Questions about evolution

A reader writes with questions about evolution.

What makes things evolve?

Animals and plants evolve because their bodies are controlled by genes which occasionally experience random changes known as mutations. Some of these changes are good for survival, some are not. The creatures that have the most favorable genes are more likely to survive and pass their genes to the next generation. This causes creatures to gradually change into a form that best allows them to survive in their environment.

Why did man develop, and yet monkeys still exist? Did the monkeys who did evolve into men, simply have different environmental conditions than the monkeys who didn't?

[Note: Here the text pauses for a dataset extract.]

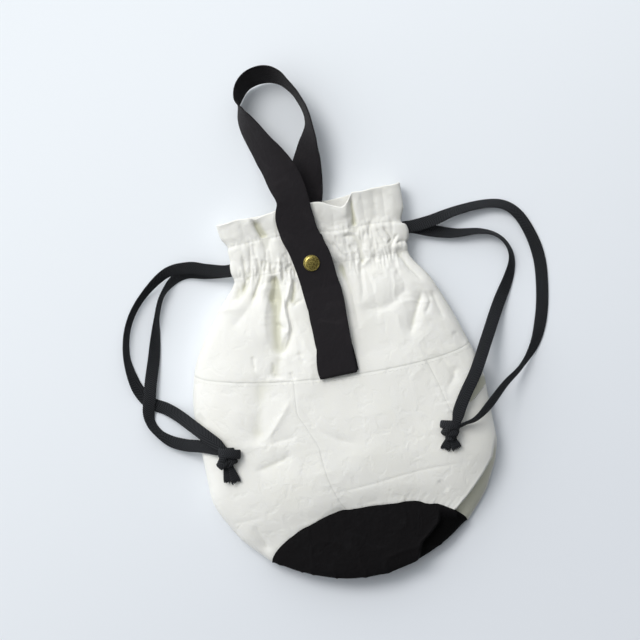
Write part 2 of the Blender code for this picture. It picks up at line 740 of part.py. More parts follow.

Well, we really didn't come from monkeys. Rather, monkeys, apes, and humans all descended from a common ancestor (which, incidentally, was probably close to modern monkeys). The various offspring of this ancestor ended up exploiting various niches of nature to earn their survival. And so they diversified into many species, each with its own niche. Monkeys continue to survive in the tops of the jungles, finding plenty of food up there and quickly scrambling from tree to tree to escape predators. Humans would not do good in that enviroment.So we have both humans and monkeys, each surviving in a different way in a different environment.

Are we really just an accidental mutation, or do other forces cause such changes?

The mutations are random. However the forces of selection for survival drive the creatures to survive in their niche.

Why do some animals like crocodiles stay the same for hunderds of thousands of years?

Once an animal has become well established in a large niche, if that environment remains stable, the physical changes to that creature often become small. Thus since sharks and crocodiles have evolved to be well adapted to particular stable roles in the environment, they have little need of further change. There genes continue to mutate, but the forces of natural selection hold the physical forms ofthe creautres stable with time.

Scientists do admit that it seems there were evolutionary jumps from one species to another, so what makes this happen?

Jumps occur when isolated populations find themselves in a different environment. Creatures sometimes change "rapidly" to meet the new requirments. These changes actually take thousands of years, but compared to the age of the earth, the change is relatively rapid. A good picture of how this happens can be seen in the various dog breeds. Most of these breeds developed in the last several thousand years as humans guided their environment and selected those that they wanted to breed. Thus in a few thousand years, we see great differences in the dogs. Should this breeding continue, we will one day have many different species of dogs with different characteristics.

Will we humans evolve into something else in a million years, and if so what drives it exactlly?

Certainly human genes will be different in a million years. The extent and direction of the changes depend on the environment. Interestingly, we as humans can affect our environment, and thus can influence the future or our species.
Is there one or two books that could explain evolution for me, in simple terms?

I would begin at the Talk.Origins Archive. Also, many have found The Selfish Gene and The Blind Watchmaker by Richard Dawkins to be good introductory books to the mechanisms of evolution.